The Treasury will sell $15 billion of two-year notes today and $10.5 billion of five-years tomorrow. Both issues are record sizes.
Late yesterday, the when-issued two-year notes were bid at 5.07%, and the when-issued five-years stood at 6.46%.
A note trader said the two-year yield looked expensive, given that it now seems likely Fed policy will remain steady for the near future.
"We're near the top of our trading range and you would expect some type of concession," the trader added. "If the Street takes the securities at this level, I think they'll have a problem."
Another note trader said a yield in the neighborhood of 5.08% to 5.10% would ensure better distribution of two-year notes, and a coupon trader suggested the notes would come with a 5-1/8% coupon.
But Ms. Adolfson said if stock markets continue to wobble, that could be the factor that guarantees decent auctions.
"If the worrying about stocks continues, it probably means good demand for the twos and fives," she said. "It's not the levels, it's the fear of other instruments. It's just the idea people have no place else to go with their money."
The concern about stock prices led to good bidding at yesterday's weekly bill sale. The Treasury sold $23.4 billion of three- and six-month bills at average rates of 3.67% and 3.77%, respectively.

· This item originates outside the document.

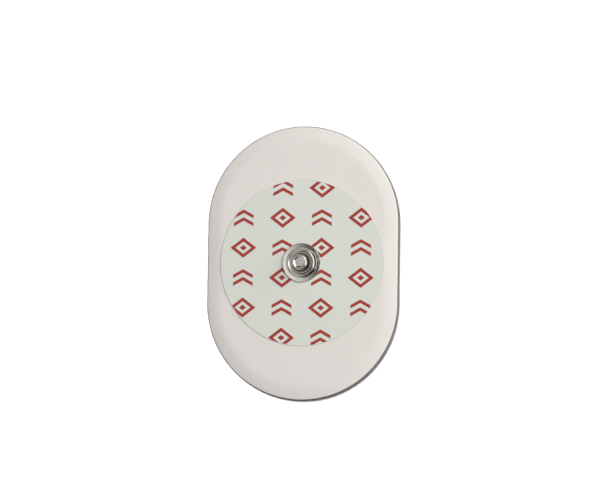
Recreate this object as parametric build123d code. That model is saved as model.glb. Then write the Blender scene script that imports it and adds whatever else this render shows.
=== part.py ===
import os

from build123d import *

# Sizes are in millimetres. X runs across the pad and Y along it. Z is up from the underside of the
# release liner, which is the face that the electrode lies on, and the stud stands on the Z axis.

# Foam pad, die-cut from sheet: two round ends joined by straight sides
pad_width = 50.0
pad_straight = 20.5
pad_thickness = 1.6
pad_edge_radius = 1.0
pad_edge_limit_share = 0.75
pad_foot_chamfer = 0.2
well_radius = 9.0

# Release liner, a clear film cut flush with the pad
liner_thickness = 0.1

# Label, a round of printed film over the well
label_radius = 21.35
label_thickness = 0.12
label_hole_clearance = 0.1

# Snap stud, drawn from plated sheet: a turned-down lip, a sloping rim, a flat land, a rounded ring, a
# groove, a neck, and a ball head with a short straight band at its widest and a dimple in its crown
sheet_thickness = 0.25
flange_radius = 5.0
lip_height = 0.42
lip_bevel = 0.15
rim_width = 0.6
rim_rise = 0.15
land_width = 0.45
step_width = 0.55
step_rise = 0.65
ring_bend = 0.4
groove_slope_width = 0.7
groove_depth = 0.3
neck_height = 0.72
neck_undercut = 0.35
head_radius = 2.0
flare_height = 0.35
head_height = 1.26
head_bend = 0.55
crown_bend = 0.36
crown_cut_share = 0.58
crown_rim_width = 0.45
dimple_slope_width = 0.35
dimple_depth = 0.15

# Sensor eyelet, a moulded disc with a post that is pressed into the stud
eyelet_rim_thickness = 0.4
eyelet_taper_depth = 0.25
eyelet_nose_radius = 2.5
eyelet_edge_chamfer = 0.12
post_clearance = 0.02
post_tip_gap = 0.12
post_tip_chamfer = 0.25

# How far cuts run past what they cut
overrun = 1.0

# Heights and radii that follow from the sizes above
pad_base_z = liner_thickness
label_base_z = pad_base_z + pad_thickness
stud_base_z = label_base_z + label_thickness
neck_radius = head_radius - neck_undercut
post_radius = neck_radius - sheet_thickness - post_clearance
label_hole_radius = post_radius + label_hole_clearance
eyelet_radius = flange_radius


def outline():
    """The oval that the pad and the liner are cut to, long along Y."""
    return SlotCenterToCenter(pad_straight, pad_width, rotation=90)


def turned(section):
    """The solid that a face drawn as (radius, height) sweeps out round Z."""
    return revolve(Plane.XZ * section, Axis.Z)


def stud_corners():
    """Corners of the stud's outer surface, from the lip's foot to the middle of the dimple, each as
    (radius, height above the label, radius of the bend there)."""
    land_outer_r = flange_radius - rim_width
    land_inner_r = land_outer_r - land_width
    ring_r = land_inner_r - step_width
    land_z = lip_height + rim_rise
    ring_z = land_z + step_rise
    groove_z = ring_z - groove_depth
    neck_top_z = groove_z + neck_height
    band_z = neck_top_z + flare_height
    crown_z = band_z + head_height
    dimple_r = head_radius - crown_rim_width
    return [
        (flange_radius, 0, 0),
        (flange_radius, lip_height - lip_bevel, 0),
        (flange_radius - lip_bevel, lip_height, 0),
        (land_outer_r, land_z, 0),
        (land_inner_r, land_z, 0),
        (ring_r, ring_z, ring_bend),
        (ring_r - groove_slope_width, groove_z, 0),
        (neck_radius, groove_z, 0),
        (neck_radius, neck_top_z, 0),
        (head_radius, band_z, head_bend),
        (head_radius, crown_z, crown_bend),
        (dimple_r, crown_z, 0),
        (dimple_r - dimple_slope_width, crown_z - dimple_depth, 0),
        (0, crown_z - dimple_depth, 0),
    ]


def snap_stud():
    """The hollow stud: the outer surface with its bends, less the hollow one sheet's thickness inside,
    whose corner under the crown's bend is cut straight across."""
    corners = [(r, z) for r, z, _ in stud_corners()]
    bends = [bend for *_, bend in stud_corners()[1:-1]]
    top_z = corners[-1][1]
    skin = FilletPolyline(*corners, radius=bends)
    outside = make_face([skin, Polyline((0, top_z), (0, 0), (flange_radius, 0))])
    core = make_face(
        Polyline(
            *corners,
            (-overrun, top_z),
            (-overrun, -overrun),
            (flange_radius, -overrun),
            close=True,
        )
    )
    crown_corner = core.vertices().sort_by_distance((head_radius, top_z))[0]
    core = chamfer(crown_corner, crown_bend * crown_cut_share)
    hollow = offset(core, -sheet_thickness, kind=Kind.INTERSECTION)
    return Pos(0, 0, stud_base_z) * turned(outside - hollow)


def sensor_eyelet():
    """The coated disc under the label, tapered on its gel side, with its post up inside the stud."""
    rim_z = label_base_z - eyelet_rim_thickness
    nose_z = rim_z - eyelet_taper_depth
    dimple_floor_z = stud_base_z + stud_corners()[-1][1] - sheet_thickness
    tip_z = dimple_floor_z - post_tip_gap
    half_section = Polyline(
        (0, nose_z),
        (eyelet_nose_radius, nose_z),
        (eyelet_radius - eyelet_edge_chamfer, rim_z),
        (eyelet_radius, rim_z + eyelet_edge_chamfer),
        (eyelet_radius, label_base_z),
        (post_radius, label_base_z),
        (post_radius, tip_z - post_tip_chamfer),
        (post_radius - post_tip_chamfer, tip_z),
        (0, tip_z),
        close=True,
    )
    return turned(make_face(half_section))


def label_disc():
    """The film label, with the hole that the eyelet's post comes up through."""
    ring = Circle(label_radius) - Circle(label_hole_radius)
    return Pos(0, 0, label_base_z) * extrude(ring, label_thickness)


def foam_pad():
    """The foam oval, its upper edge crushed round by the die and its lower edge drawn in a little, with
    the well cut through it."""
    pad = extrude(outline(), pad_thickness)
    edge_radius = min(pad_edge_radius, pad_thickness * pad_edge_limit_share)
    pad = fillet(pad.faces().sort_by(Axis.Z)[-1].edges(), edge_radius)
    pad = chamfer(pad.faces().sort_by(Axis.Z)[0].edges(), pad_foot_chamfer)
    return Pos(0, 0, pad_base_z) * (pad - extrude(Circle(well_radius), pad_thickness))


def gel_disc(eyelet):
    """The gel that fills the well from the liner up to the label, moulded round the eyelet."""
    return Pos(0, 0, pad_base_z) * extrude(Circle(well_radius), pad_thickness) - eyelet


def release_liner():
    """The clear film under the pad and the gel."""
    return extrude(outline(), liner_thickness)


eyelet = sensor_eyelet()
nodes = {
    "snap_stud": snap_stud(),
    "sensor_eyelet": eyelet,
    "label_disc": label_disc(),
    "foam_pad": foam_pad(),
    "gel_disc": gel_disc(eyelet),
    "release_liner": release_liner(),
}

os.makedirs("parts", exist_ok=True)
for name, shape in nodes.items():
    export_step(shape, f"parts/{name}.step")
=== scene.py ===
"""Dresses a disposable snap electrode round its CAD frame: foam pad, printed label, drawn stud,
coated eyelet, gel and release liner, with a small studio to look at it in."""

import math

import bmesh
import bpy
from bpy.props import FloatProperty, FloatVectorProperty, PointerProperty
from mathutils import Matrix, Vector, noise


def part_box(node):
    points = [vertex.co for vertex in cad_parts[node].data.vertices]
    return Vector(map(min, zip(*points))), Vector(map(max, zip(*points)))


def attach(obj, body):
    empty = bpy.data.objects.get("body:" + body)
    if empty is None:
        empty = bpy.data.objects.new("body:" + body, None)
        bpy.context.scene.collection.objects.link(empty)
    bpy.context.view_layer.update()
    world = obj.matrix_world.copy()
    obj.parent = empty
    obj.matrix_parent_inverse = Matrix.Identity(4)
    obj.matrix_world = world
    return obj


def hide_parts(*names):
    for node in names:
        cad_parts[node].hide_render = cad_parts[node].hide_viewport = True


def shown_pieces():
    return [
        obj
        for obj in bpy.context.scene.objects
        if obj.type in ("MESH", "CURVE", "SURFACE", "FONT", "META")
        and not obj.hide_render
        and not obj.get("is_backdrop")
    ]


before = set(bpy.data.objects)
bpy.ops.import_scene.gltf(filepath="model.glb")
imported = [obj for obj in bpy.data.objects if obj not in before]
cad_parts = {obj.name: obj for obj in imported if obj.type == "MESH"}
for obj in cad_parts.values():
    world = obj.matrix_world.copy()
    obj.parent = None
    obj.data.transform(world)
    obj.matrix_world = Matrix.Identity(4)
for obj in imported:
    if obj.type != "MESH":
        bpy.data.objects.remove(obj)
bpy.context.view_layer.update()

bl_info = {
    "name": "Snap Electrode Pieces",
    "version": (1, 0, 0),
    "blender": (4, 5, 0),
    "location": "3D View > Sidebar > Electrode",
    "description": "Builds the pieces and the studio of a disposable snap electrode",
    "category": "Object",
}

MM = 0.001
BODY = "root"

ROUND_STEPS = 192
BEND_SEGMENTS = 8
WELD = 1e-7
# Air left between faces that touch in the CAD, so that neither shows through the other
AIR = 0.01 * MM
# Angle in degrees past which the liner's edges are sharp
SHARP_ANGLE = 30

# Rings of faces on the pad: up its foot, round its edge, over its margin, and on its flat faces
WALL_RINGS = 5
EDGE_RINGS = 8
MARGIN_RINGS = 10
TOP_CUTS = 16
FOOT_CUTS = 4
WELL_CUTS = 3
MARGIN_CURVE = 1.4
# How wide one swell of the foam's skin is, and how far outside the label it reaches its full depth
SWAY_SIZE = 7 * MM
SWAY_FADE = 1.5 * MM

# Half the width and half the height of the printed lozenge and of the small one inside it
LOZENGE = (2.75 * MM, 2.1 * MM)
KERNEL = (0.95 * MM, 0.72 * MM)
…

The September bond futures contract closed unchanged at 100-1/32.
In the cash market, the 30-year 8% bond was 3/32 lower, at 101-24/32-101-28/32, to yield 7.83%.
The 7-1/2% 10-year note rose 1/32. to 101-25/32-101-29/32, to yield 7.22%.
The three-year 5-7/8% note was unchanged, at 100-31/32-101-1/32, to yield 5.48%.
Rates on Treasury bills were mixed, with the three-month bill down one basis point at 3.65%, the six-month bill unchanged at 3.77%, and the year bill down one basis point at 3.98%.